While chasing after the unknown sniper through an abandoned building, a rookie police officer fatally shoots Alek J. Hidell (a known alias of JFK killer Lee Harvey Oswald), a minor anti-establishment figure and minority, in the head. Hiddell is named as the assassin of Gates, a report to this effect is filed by district attorney Gil Garcetti, and the case is closed.

Beyond this point, which occurs before the opening credits are finished, Gates does not reappear and is mentioned only as a wealthy, successful man and the subject of the assassination being investigated. The word "Microsoft" barely makes an appearance in the film, and Gates is portrayed as a well-liked and missed public figure; a very passing mention is made of the existence of anti-Gates sentiment.

However, a group of people dissatisfied with the official version of events organizes into the activist group Citizens for Truth, and sets out to examine the available evidence of the assassination. The organization uncovers numerous details that create reasonable doubt as to the guilt of Hiddell in the assassination, and the possibility that the real assassin is still at large.

The mockumentary follows the organization as they grow in numbers, political prominence, and progress in their investigative efforts.
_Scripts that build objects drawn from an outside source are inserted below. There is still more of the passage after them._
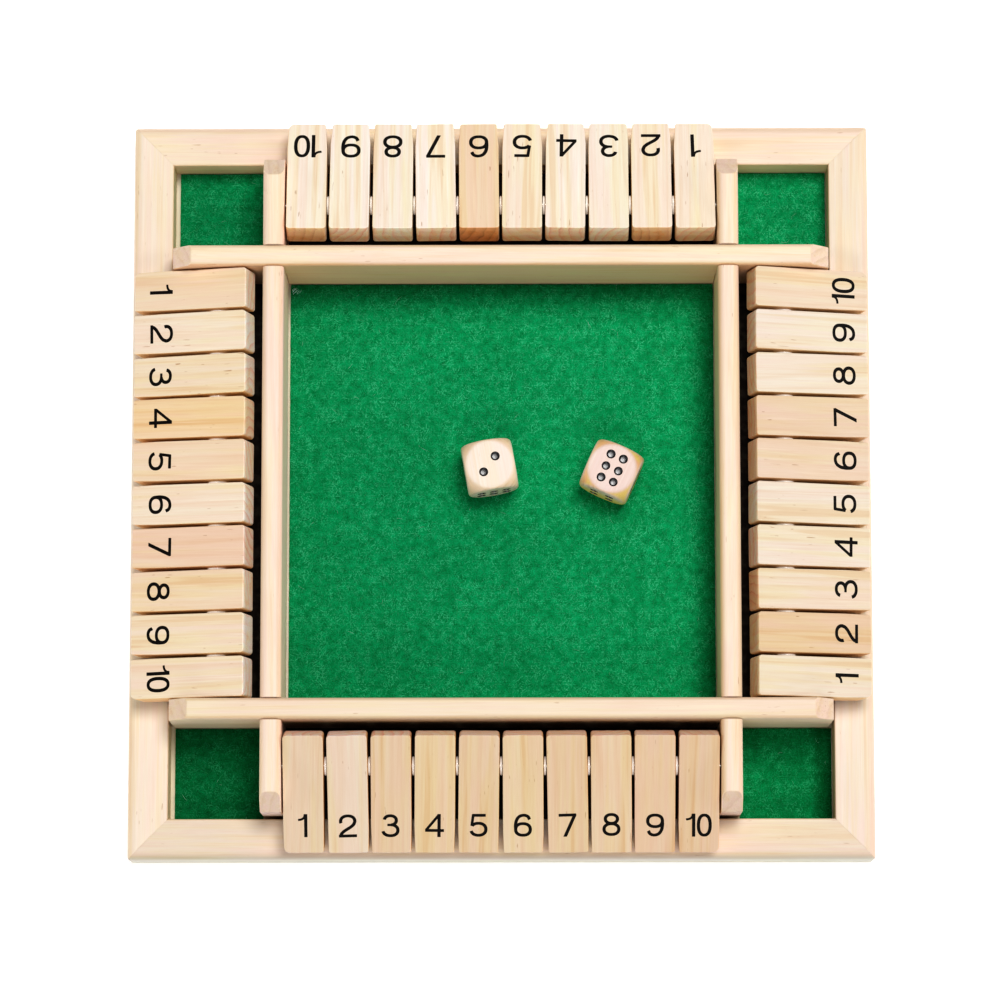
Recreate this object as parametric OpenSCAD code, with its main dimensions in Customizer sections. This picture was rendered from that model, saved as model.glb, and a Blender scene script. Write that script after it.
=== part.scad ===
// Four-player shut the box board: a square tray of four mitred rails on a
// base panel, split by four half-lapped dividers into a dice field, four
// corner pockets and four tile troughs. Ten numbered tiles swing on a steel
// rod in each trough. Origin: centre of the underside, +Z up, front at -Y.

/* [Board] */
// Outer width and depth of the square frame
board_w = 232; // [231:0.5:234]
// Width of a frame rail
rail_w = 12.6; // [12.3:0.1:12.7]
// Height of a frame rail
rail_h = 15; // [14:0.5:15]
// Radius along a rail's outer top edge
rail_round = 3.2; // [2:0.2:3.6]
// Radius of the frame's four upright corners
corner_round = 2.5; // [1:0.5:4]
// Thickness of the base panel let into the rails
base_t = 3; // [2.5:0.5:3.5]
// Thickness of the felt
felt_t = 1; // [0.8:0.1:1.2]
// Bare strip left between the pocket felt and the left rail
felt_short = 1.1; // [0.3:0.1:1.6]

/* [Dividers] */
// Clear width of the square dice field
field_w = 135; // [135:0.1:135.4]
// Thickness of a divider
div_t = 6.6; // [6.4:0.1:6.7]
// Height of the divider tops over the table
div_top = 34; // [33.5:0.1:34.2]
// Top edge radius of the front and back dividers
div_round_long = 1.4; // [1:0.1:1.6]
// Top edge radius of the left and right dividers
div_round_cross = 2.2; // [1.8:0.1:2.6]
// Size of the bevel on each divider end
div_bevel = 6; // [4:0.5:6.5]
// Gap between a divider end and the rail
div_gap = 1; // [0.6:0.1:1.4]

/* [Tiles] */
// Length of a tile
tile_l = 36.6; // [36.4:0.1:36.9]
// Width of a tile
tile_w = 12.4; // [12.2:0.1:12.45]
// Thickness of a tile
tile_t = 10; // [9.7:0.1:10.1]
// Distance between neighbouring tile centres
tile_pitch = 13.5; // [13.45:0.01:13.5]
// Distance from a tile's outer end to its rod
tile_arm = 26.2; // [26:0.1:26.4]
// Slope of a tile that rests on its rail, inner end up
tile_tilt = 15; // [14.7:0.1:15.4]
// Edge radius of a tile
tile_edge = 0.9; // [0.5:0.1:1.2]
// Corner radius of a tile's outer end
tile_nose = 1.8; // [1.8:0.1:2.4]

/* [Rods] */
// Distance from the board centre to each rod
rod_r = 88; // [87.9:0.1:88.3]
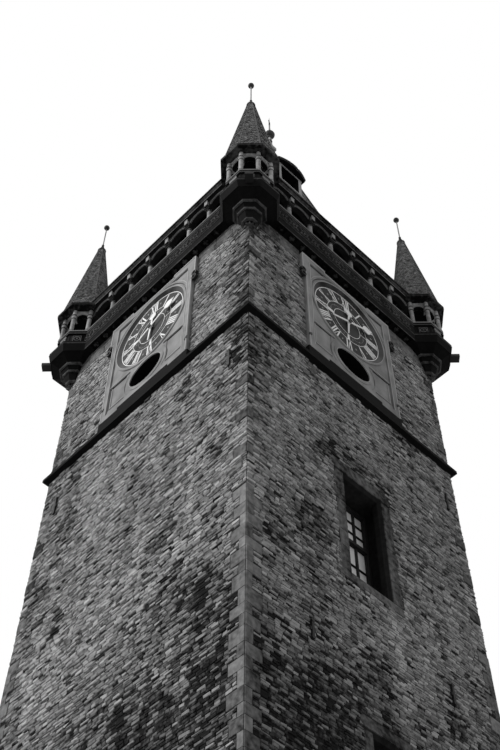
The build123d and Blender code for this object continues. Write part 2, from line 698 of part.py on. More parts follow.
def vane():
    """A weather vane: a sleeve that turns on the rod, closed at the top, with a swallow-tailed flag."""
    sleeve = Pos(0, 0, VANE_FOOT) * extrude(Circle(VANE_SLEEVE_RADIUS), amount=VANE_SLEEVE + VANE_PLATE)
    bore = extrude(Circle(ROD_RADIUS + ARBOR_CLEARANCE), amount=VANE_SLEEVE + ARBOR_CLEARANCE)
    middle = VANE_FOOT + VANE_SLEEVE / 2
    low = middle - VANE_HEIGHT / 2
    high = middle + VANE_HEIGHT / 2
    notch = VANE_LENGTH - VANE_NOTCH
    flag = Polyline((0, low), (VANE_LENGTH, low), (notch, middle), (VANE_LENGTH, high), (0, high), close=True)
    plate = extrude(Plane.XZ * make_face(flag), amount=VANE_PLATE / 2, both=True)
    pointer = Pos(-VANE_POINTER / 2, 0, middle) * Box(VANE_POINTER, VANE_BAR, VANE_BAR)
    spike_foot = VANE_ROD_TOP + VANE_PLATE
    spike_height = VANE_TIP - spike_foot
    spike = Pos(0, 0, spike_foot + spike_height / 2) * Cone(VANE_PLATE, VANE_SPIKE_TIP, spike_height)
    solid = sleeve + plate + pointer + spike - Pos(0, 0, VANE_FOOT) * bore
    return Rot(0, 0, VANE_TURN) * solid


def both_sides(shape):
    """A shape and its mirror image across the middle of a face."""
    return shape + mirror(shape, Plane.YZ)


def clock_panel():
    """The plaster panel round a dial: a slab in an eared frame, with sunk fields and round mouldings."""
    wide = PANEL_HALF_WIDTH
    front = -PANEL_THICKNESS - FRAME_PROUD
    inner = wide - FRAME_WIDTH
    middle = PANEL_MIDDLE_HALF_WIDTH
    middle_top = PANEL_TOP - PANEL_MIDDLE_DROP
    field_top = middle_top - FRAME_RAIL
    solid = block(-wide, wide, front, 0, BASE_TOP, middle_top)
    solid += both_sides(block(middle, PANEL_EAR_HALF_WIDTH, front, 0, PANEL_EAR_FOOT, PANEL_TOP))
    solid -= block(-inner, inner, front - 1, -PANEL_THICKNESS, FIELD_FOOT, field_top)
    sunk_face = SUNK_FIELD_DEPTH - PANEL_THICKNESS
    sunk = block(SUNK_FIELD_INNER, inner, -PANEL_THICKNESS, sunk_face, SUNK_FIELD_FOOT, SUNK_FIELD_TOP)
    solid -= both_sides(sunk)
    rim = Ellipse(OCULUS_HALF_WIDTH + OCULUS_RIM, OCULUS_HALF_HEIGHT + OCULUS_RIM)
    solid += Pos(0, 0, OCULUS_LEVEL) * extrude(Plane.XZ * rim, amount=PANEL_THICKNESS + OCULUS_RIM_PROUD)
    hood = Circle(HOOD_RADIUS + HOOD_WIDTH) - Circle(HOOD_RADIUS)
    hood = Pos(0, 0, DIAL_LEVEL) * extrude(Plane.XZ * hood, amount=PANEL_THICKNESS + HOOD_PROUD)
    solid += hood & block(-inner, inner, front, 0, DIAL_LEVEL + HOOD_FOOT, field_top)
    roll = extrude(Plane.XZ * Circle(RING_RADIUS + RING_WIDTH), amount=PANEL_THICKNESS + RING_PROUD)
    solid += Pos(0, 0, DIAL_LEVEL) * roll & block(-inner, inner, front, 0, BASE_TOP, field_top)
    solid -= Pos(0, 0, DIAL_LEVEL) * dial_hole()
    solid -= oculus_tool(-2 * PANEL_THICKNESS, 1)
    return solid - panel_base()


def dial_hole():
    """The splayed round hole in a panel, with a straight seat for the dial at the wall."""
    depth = PANEL_THICKNESS + RING_PROUD - DIAL_THICKNESS
    seat_radius = DIAL_RADIUS + DIAL_CLEARANCE
    splay = Pos(0, -DIAL_THICKNESS - depth / 2, 0) * Rot(90, 0, 0) * Cone(seat_radius, RING_RADIUS, depth)
    return splay + extrude(Plane.XZ * Circle(seat_radius), amount=DIAL_THICKNESS)


def dial():
    """The round dial plate with the fixed arbor that the hands turn on."""
    plate = extrude(Plane.XZ * Circle(DIAL_RADIUS), amount=DIAL_THICKNESS)
    arbor = extrude(Plane.XZ * Circle(ARBOR_RADIUS), amount=ARBOR_END)
    cap = Pos(0, -ARBOR_END, 0) * extrude(Plane.XZ * Circle(ARBOR_CAP_RADIUS), amount=ARBOR_CAP)
    return Pos(0, 0, DIAL_LEVEL) * (plate + arbor + cap)


def hand_plate(outline, back, turn):
    """A flat hand cut to an outline that points up, with its hub, turned to the time shown."""
    sketch = outline + Circle(HUB_RADIUS) - Circle(ARBOR_RADIUS + ARBOR_CLEARANCE)
    solid = Pos(0, -back, 0) * extrude(Plane.XZ * sketch, amount=HAND_THICKNESS)
    return Pos(0, 0, DIAL_LEVEL) * Rot(0, turn, 0) * solid


def hand(back, turn, root, neck, end, head, shoulder, belly, tip, tail):
    """A hand with a slender neck, a leaf-shaped head and a long thin tail."""
    half = neck / 2
    nose = shoulder + (tip - shoulder) * HEAD_NOSE
    right_side = [(root / 2, 0), (half, head)]
    left_side = [(-half, head), (-root / 2, 0)]
    bar = Polyline((-end / 2, -tail), (end / 2, -tail), *right_side, *left_side, close=True)
    left = Spline((-half, head), (-belly, shoulder), (-half, nose))
    right = Spline((half, nose), (belly, shoulder), (half, head))
    point = Polyline((-half, nose), (0, tip), (half, nose))
    leaf = left + point + right + Line((half, head), (-half, head))
    return hand_plate(make_face(bar) + make_face(leaf), back, turn)


def casement(head, height, width):
    """A window frame with a mullion and a high transom, in the rebate behind the surround."""
    y0 = WINDOW_REVEAL
    y1 = y0 + CASEMENT_DEPTH
    bars = 2 * CASEMENT_BAR
    wide = rebate_width(width)
    frame = window_tool(head, height, wide, y0, y1)
    frame -= window_tool(head - CASEMENT_BAR, height - bars, wide - bars, y0 - 1, y1 + 1)
    frame += window_tool(head, height, CASEMENT_MULLION, y0, y1)
    transom = head - height * (1 - CASEMENT_TRANSOM_AT) + CASEMENT_TRANSOM / 2
    frame += window_tool(transom, CASEMENT_TRANSOM, wide, y0, y1)
    return frame


def window_pane(head, height, width):
    """The glass of one window, behind its frame."""
    y0 = WINDOW_REVEAL + CASEMENT_DEPTH
    return window_tool(head, height, rebate_width(width), y0, y0 + GLASS)


def door():
    """The boarded door leaf, closed in its arched doorway."""
    depths = (DOOR_REVEAL, DOOR_REVEAL + DOOR_LEAF)
    return on_face(arch_prism(DOOR_WIDTH, FLOOR_LEVELS[0], DOOR_SPRINGING, *depths), "east")


def floors():
    """The floors of the rooms and of the gallery, inside the walls."""
    levels = FLOOR_LEVELS + [BAND_FOOT]
    return [storey(-WALL, level - FLOOR_THICKNESS, level) for level in levels]


def write(shapes, node):
    """Write one node from a shape or a list of shapes."""
    solids = []
    for shape in shapes if isinstance(shapes, list) else [shapes]:
        solids += shape.solids()
    part = solids[0] if len(solids) == 1 else Compound(children=solids)
    export_step(part, f"parts/{node}.step")


def main():
    os.makedirs("parts", exist_ok=True)
    whole_shaft = shaft()
    for face in FACES:
        write(side_of(whole_shaft, face, WALL), f"{face}_wall")
        write(arches(face), f"{face}_arches")
        write(on_face(clock_panel(), face), f"{face}_clock_panel")
        write(on_face(dial(), face), f"{face}_dial")
        minute = hand(MINUTE_BACK, MINUTE_SHOWN * MINUTE_ANGLE, **MINUTE_HAND)
        hour = hand(HOUR_BACK, HOUR_SHOWN * HOUR_ANGLE, **HOUR_HAND)
        write(on_face(minute, face), f"{face}_minute_hand")
        write(on_face(hour, face), f"{face}_hour_hand")
    write(string_course(), "string_course")
    write(corbel_table(), "corbel_table")
    write(parapets(), "parapets")
    write([on_face(Pos(x, 0, 0) * gallery_column(), face) for face in FACES for x in column_places()],
          "gallery_columns")
    write(eaves_cornice(), "eaves_cornice")
    write([panelled_base(sx, sy) for sx, sy in CORNERS], "turret_bases")
    write([Pos(sx * TURRET_X, sy * TURRET_Y, 0) * place * round_column(PIER_SIZE)
           for sx, sy in CORNERS for place in pier_places(PIER_RADIUS)], "turret_columns")
    write(at_turrets(lantern_arches()), "turret_arches")
    write(at_turrets(turret_spire()), "turret_spires")
    write([turret_spout(sx, sy) for sx, sy in CORNERS], "water_spouts")
    write(main_roof(), "main_roof")
    for name, turn, x in (("east", 0, FINIAL_X), ("west", 180, -FINIAL_X)):
        write(Rot(0, 0, turn) * dormer(), f"{name}_dormer")
        write(Pos(x, 0, 0) * vane(), f"{name}_weather_vane")
    ridge = [Rot(0, 0, turn) * ridge_finial() for turn in (0, 180)]
    write(ridge + at_turrets(turret_finial()), "finials")
    rows = [(face, row) for face in ("east", "west") for row in WINDOW_ROWS]
    write([on_face(casement(*row), face) for face, row in rows], "window_frames")
    write([on_face(window_pane(*row), face) for face, row in rows], "window_glass")
    write(door(), "door")
    write(floors(), "floors")


main()
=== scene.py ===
import logging
import math
import random
from dataclasses import dataclass, field
from enum import Enum
from typing import Any, Iterable

import bpy
from mathutils import Matrix, Vector, noise


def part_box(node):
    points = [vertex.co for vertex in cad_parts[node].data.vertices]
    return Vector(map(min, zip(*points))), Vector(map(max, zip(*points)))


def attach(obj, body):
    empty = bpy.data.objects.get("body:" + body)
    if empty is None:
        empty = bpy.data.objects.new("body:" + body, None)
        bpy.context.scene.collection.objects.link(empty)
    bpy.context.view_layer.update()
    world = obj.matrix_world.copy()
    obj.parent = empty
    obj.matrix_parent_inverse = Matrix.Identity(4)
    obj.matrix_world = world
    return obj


log = logging.getLogger("clock_tower")
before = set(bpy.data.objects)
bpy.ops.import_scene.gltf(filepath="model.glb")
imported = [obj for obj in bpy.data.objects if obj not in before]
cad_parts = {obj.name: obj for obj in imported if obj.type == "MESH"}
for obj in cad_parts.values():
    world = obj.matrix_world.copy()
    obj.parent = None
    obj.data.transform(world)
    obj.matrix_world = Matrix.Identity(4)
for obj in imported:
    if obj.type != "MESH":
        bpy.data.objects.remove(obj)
BODY = "tower"

Point = tuple[float, float, float]
Outline = list[Point]


class Side(Enum):
    """The four faces of the tower, by their quarter turns from the front."""

    FRONT = 0
    EAST = 1
    REAR = 2
    WEST = 3

    @property
    def label(self) -> str:
        """The face's name, as the frame's nodes use it."""
        return self.name.lower()

    def turn(self) -> Matrix:
        """The turn that brings the front face to this one."""
        return Matrix.Rotation(math.radians(90 * self.value), 4, "Z")

    def place(self, distance: float) -> Matrix:
        """Brings a shape made on the plane y = 0, facing -Y, onto this face.

        Args:
            distance: how far the face lies from the tower's axis, in metres.

        Returns:
            The matrix that turns and moves it.
        """
        return self.turn() @ Matrix.Translation((0, -distance, 0))


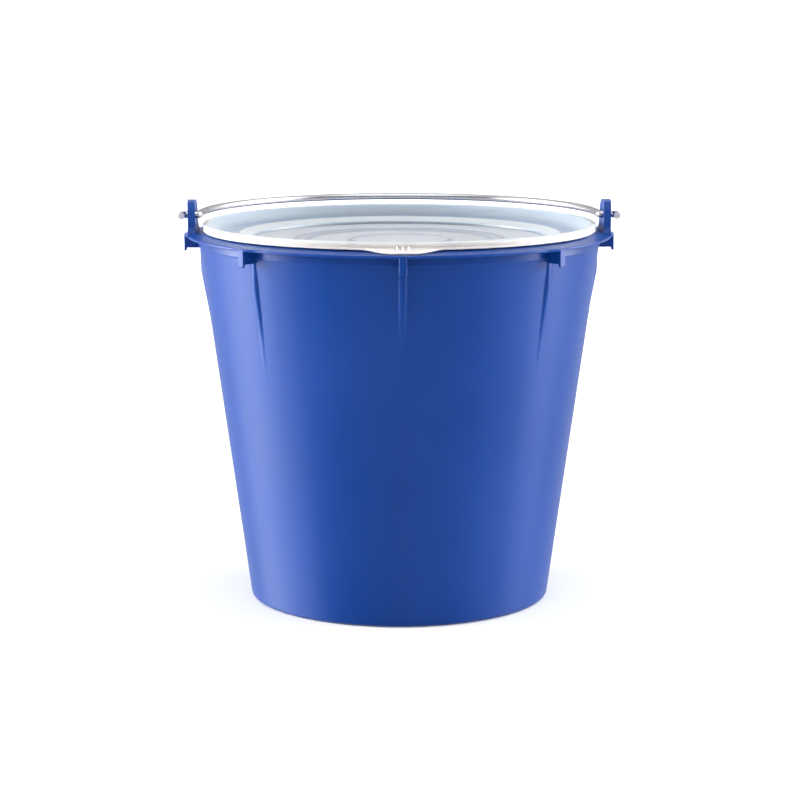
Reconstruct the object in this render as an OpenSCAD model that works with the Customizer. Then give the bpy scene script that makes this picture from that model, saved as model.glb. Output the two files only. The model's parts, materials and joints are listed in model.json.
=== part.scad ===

The organization's success reaches a climax at their first annual convention, which is followed by their rapid drop in credibility and visibility to become effectively irrelevant.

== Cast ==
- Laurie Pike as Debra Meagher
- David James as David James
- Mark Daniel Cade as Mark Anderson
- Keythe Farley as Keith Charles
- Douglas Glazer as Dan Rivera
- Valerie Gordon as Valerie
- Etana Jacobson as Etana
- Jennifer Lauren as Jennifer Smith
- Steve Sires as Bill Gates
- Sarah Stanley as Julia Serrano
- Philip Anthony Traylor as Alek Hidell
- Steve Wilcox as Steve Martinez
- Didi Williams as himself

== Production ==
Flemming was inspired to make a film about a contemporary assassination that grabbed the public attention after wondering what would happen if a Kennedy-style assassination happened during modern times. Through his research on the Kennedy assassination, he became convinced that there was no conspiracy. Flemming himself has no animosity toward Bill Gates, and used many Microsoft products during the making of Nothing So Strange.

Very little of the film was scripted. Flemming has said that he wrote no script, providing perhaps a few important lines, and instead putting the creative effort into the details of the props and artifacts of the story. The "Garcetti Report" on the assassination, for example, is a complete document written by Flemming. The actors improvised most of their own dialogue, interactions, and reflections, and to some extent aiming the direction of the story along with their organization, with minor daily cues from Flemming. Most of the actors had no prior professional acting experience.

Another technique is what Flemming has termed "reality-hacking"; the interaction of the actors in character with the real world. A scene taking place on the protest stage of the 2000 Democratic National Convention was filmed at the real convention, and Flemming crashed a real police commission hearing.

Flemming open sourced all seventy hours of footage he shot, allowing other people to make their own cut.

== Release ==
Prior to release of the film, Flemming registered and developed realistic web pages for a number of the subjects in the film.

Nothing So Strange premiered on January 13, 2002, at the Slamdance Film Festival. After having trouble attracting distributors, Flemming decided to self-distribute the film. It was released on DVD on December 19, 2004.

== Reception ==
Scott Foundas of Variety called it "a smart, aware, polemical work". Doug Brunell of Film Threat rated it 4/5 stars and called it "brilliantly subversive". The Austin Chronicle wrote, "The result is a genre-bending experience that lives up to Daniel Webster's quote: 'There is nothing so powerful as truth, and often nothing so strange.'" Jason Bovberg of DVD Talk rated it 3/5 stars and wrote, "Nothing So Strange isn't quite the alternate-reality puzzle box that it aspires to be. It has an undeniably unique premise, but it quickly devolves into the mundane."

Bill Gates himself stated, "It is very disappointing that a moviemaker would do something like this."

It won the New York Times Claiborne Pell Award for Original Vision.